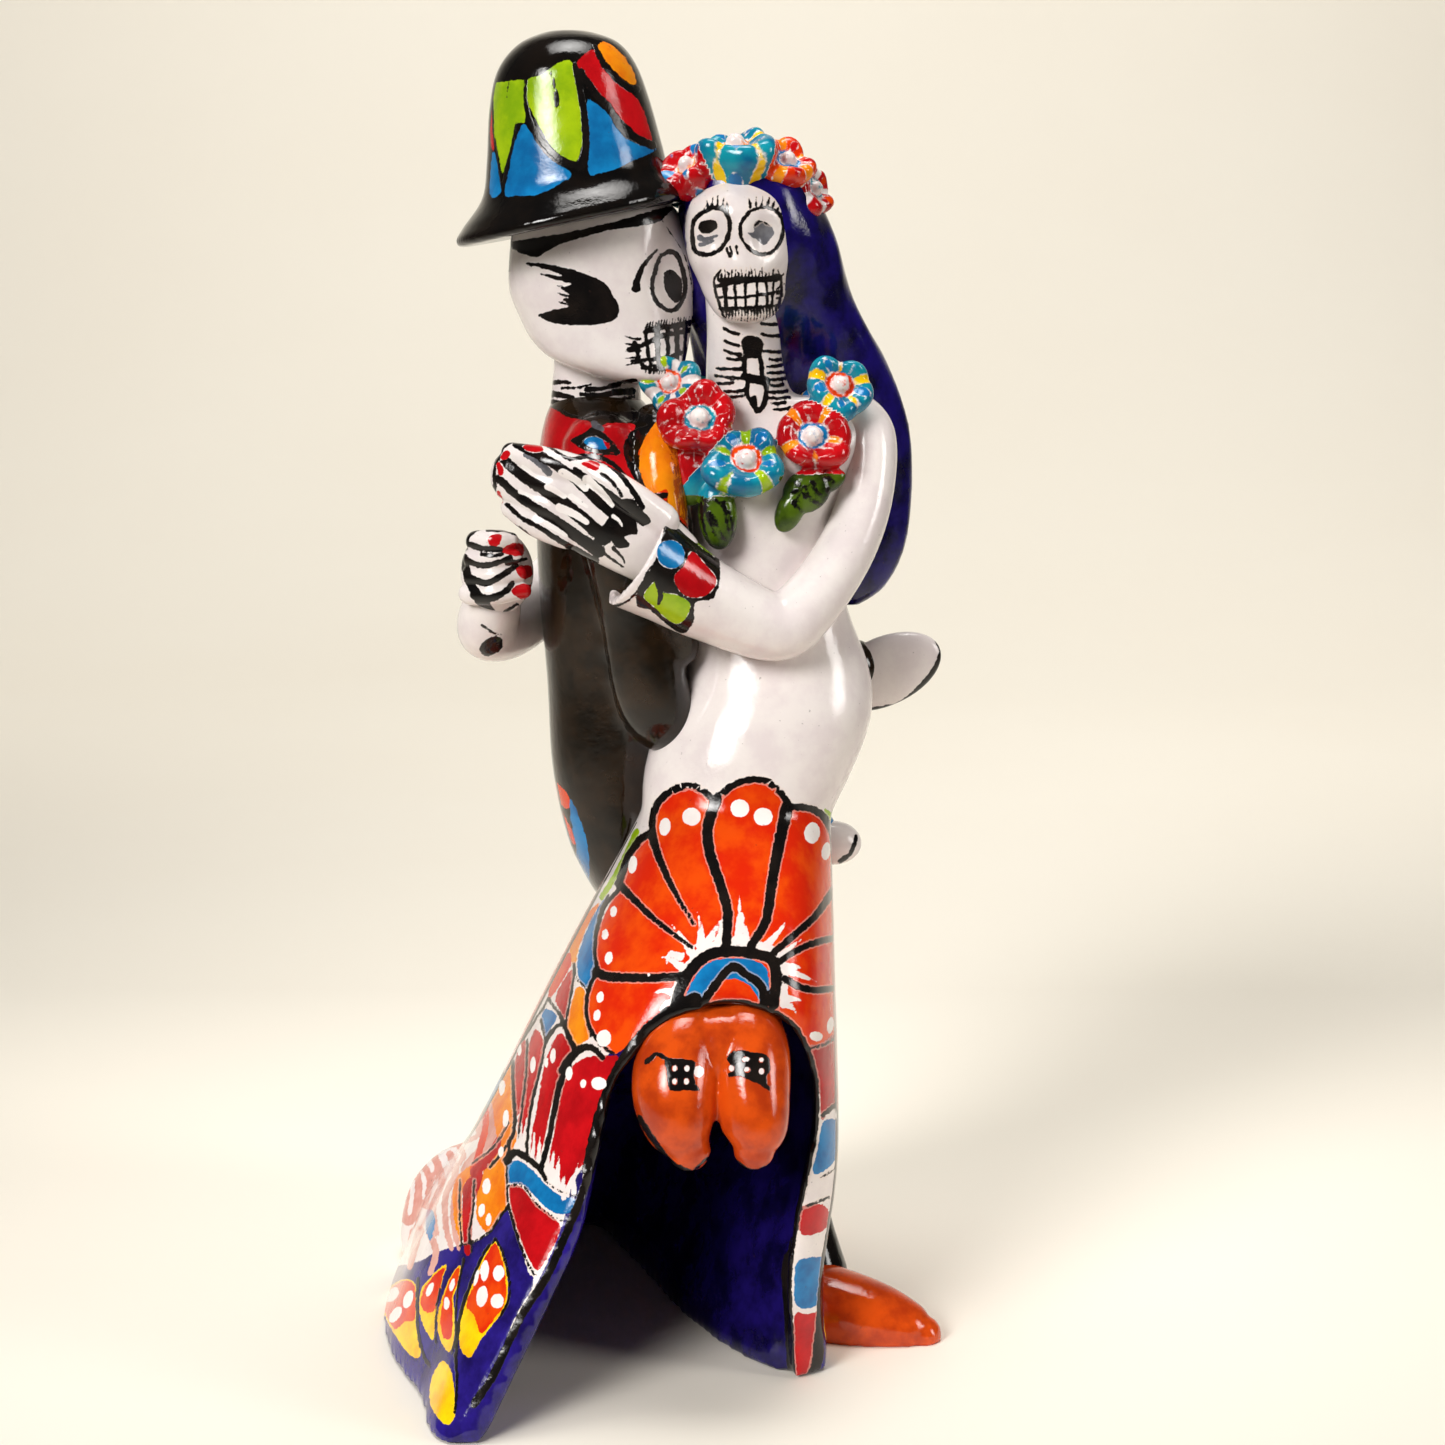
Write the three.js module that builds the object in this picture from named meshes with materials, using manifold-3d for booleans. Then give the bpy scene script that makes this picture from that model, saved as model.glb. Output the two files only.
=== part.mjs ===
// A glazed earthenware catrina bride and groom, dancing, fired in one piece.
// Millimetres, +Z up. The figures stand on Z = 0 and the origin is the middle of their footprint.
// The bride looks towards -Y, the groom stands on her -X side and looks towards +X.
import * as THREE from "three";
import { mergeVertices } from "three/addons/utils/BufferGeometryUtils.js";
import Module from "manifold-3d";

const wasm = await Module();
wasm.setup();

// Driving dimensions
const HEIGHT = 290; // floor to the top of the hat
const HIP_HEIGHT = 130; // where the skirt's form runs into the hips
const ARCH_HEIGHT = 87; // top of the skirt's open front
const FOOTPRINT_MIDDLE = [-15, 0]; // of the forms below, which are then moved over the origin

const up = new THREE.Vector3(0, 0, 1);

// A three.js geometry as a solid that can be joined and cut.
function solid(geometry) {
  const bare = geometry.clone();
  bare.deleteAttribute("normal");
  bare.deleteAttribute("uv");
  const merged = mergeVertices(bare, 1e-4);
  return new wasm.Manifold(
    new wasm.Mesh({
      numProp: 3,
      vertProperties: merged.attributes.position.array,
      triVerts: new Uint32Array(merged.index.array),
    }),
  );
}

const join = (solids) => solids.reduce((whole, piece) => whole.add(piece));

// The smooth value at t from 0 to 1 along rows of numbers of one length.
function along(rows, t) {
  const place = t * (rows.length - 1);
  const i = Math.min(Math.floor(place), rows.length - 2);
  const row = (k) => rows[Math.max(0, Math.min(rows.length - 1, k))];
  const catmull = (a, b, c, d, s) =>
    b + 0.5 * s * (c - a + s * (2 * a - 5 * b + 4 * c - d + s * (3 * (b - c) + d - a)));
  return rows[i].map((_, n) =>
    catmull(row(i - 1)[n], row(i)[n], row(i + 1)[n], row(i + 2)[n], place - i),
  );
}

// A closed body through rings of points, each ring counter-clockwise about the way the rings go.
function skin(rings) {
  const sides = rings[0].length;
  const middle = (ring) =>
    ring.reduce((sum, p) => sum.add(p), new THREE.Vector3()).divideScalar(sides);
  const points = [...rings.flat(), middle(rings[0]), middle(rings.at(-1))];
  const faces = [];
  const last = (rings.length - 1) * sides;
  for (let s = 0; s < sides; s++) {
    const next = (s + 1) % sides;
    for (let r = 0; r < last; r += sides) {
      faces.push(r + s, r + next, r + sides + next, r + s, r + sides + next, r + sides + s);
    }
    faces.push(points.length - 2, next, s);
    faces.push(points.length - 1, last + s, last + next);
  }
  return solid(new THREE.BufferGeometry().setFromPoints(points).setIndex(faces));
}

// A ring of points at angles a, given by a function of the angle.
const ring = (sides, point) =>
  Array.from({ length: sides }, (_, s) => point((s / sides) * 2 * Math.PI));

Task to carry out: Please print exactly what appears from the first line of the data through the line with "wasm.setup();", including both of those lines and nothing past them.

Complete output:
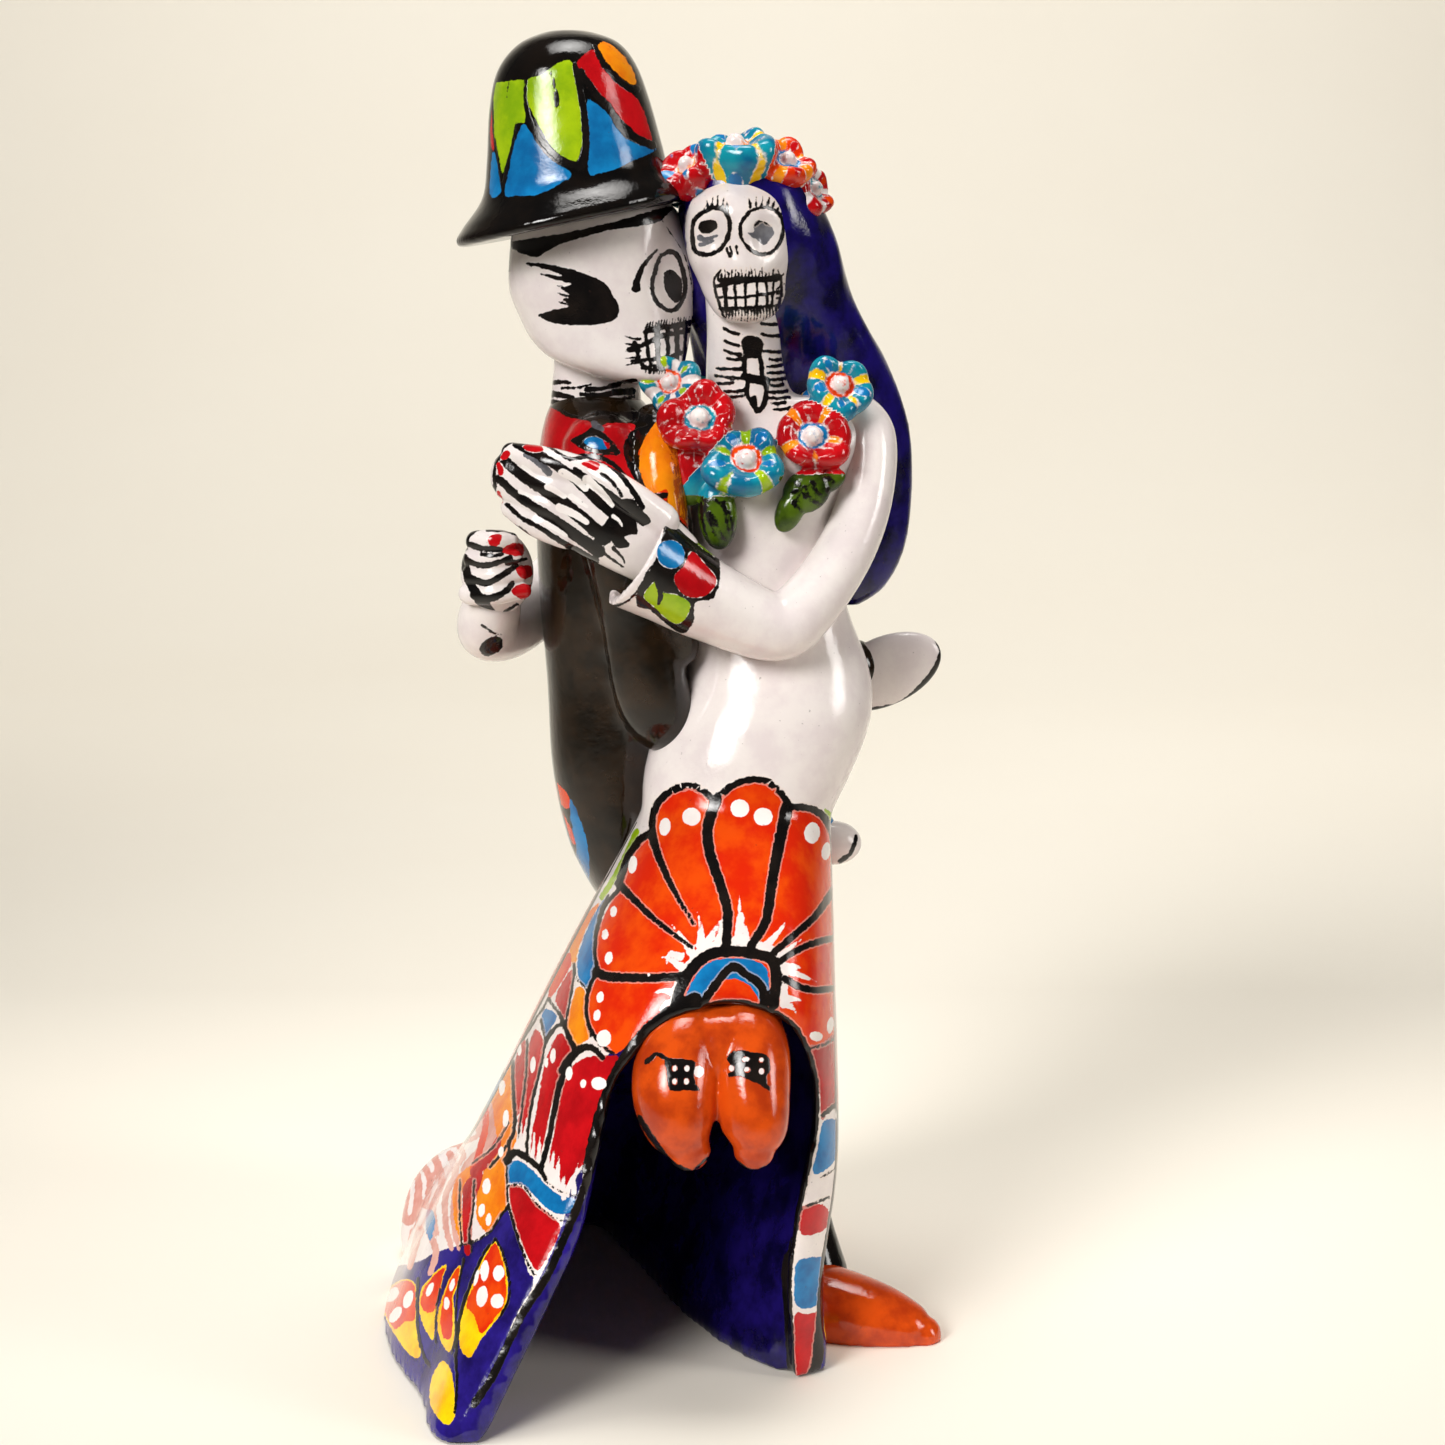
Write the three.js module that builds the object in this picture from named meshes with materials, using manifold-3d for booleans. Then give the bpy scene script that makes this picture from that model, saved as model.glb. Output the two files only.
=== part.mjs ===
// A glazed earthenware catrina bride and groom, dancing, fired in one piece.
// Millimetres, +Z up. The figures stand on Z = 0 and the origin is the middle of their footprint.
// The bride looks towards -Y, the groom stands on her -X side and looks towards +X.
import * as THREE from "three";
import { mergeVertices } from "three/addons/utils/BufferGeometryUtils.js";
import Module from "manifold-3d";

const wasm = await Module();
wasm.setup();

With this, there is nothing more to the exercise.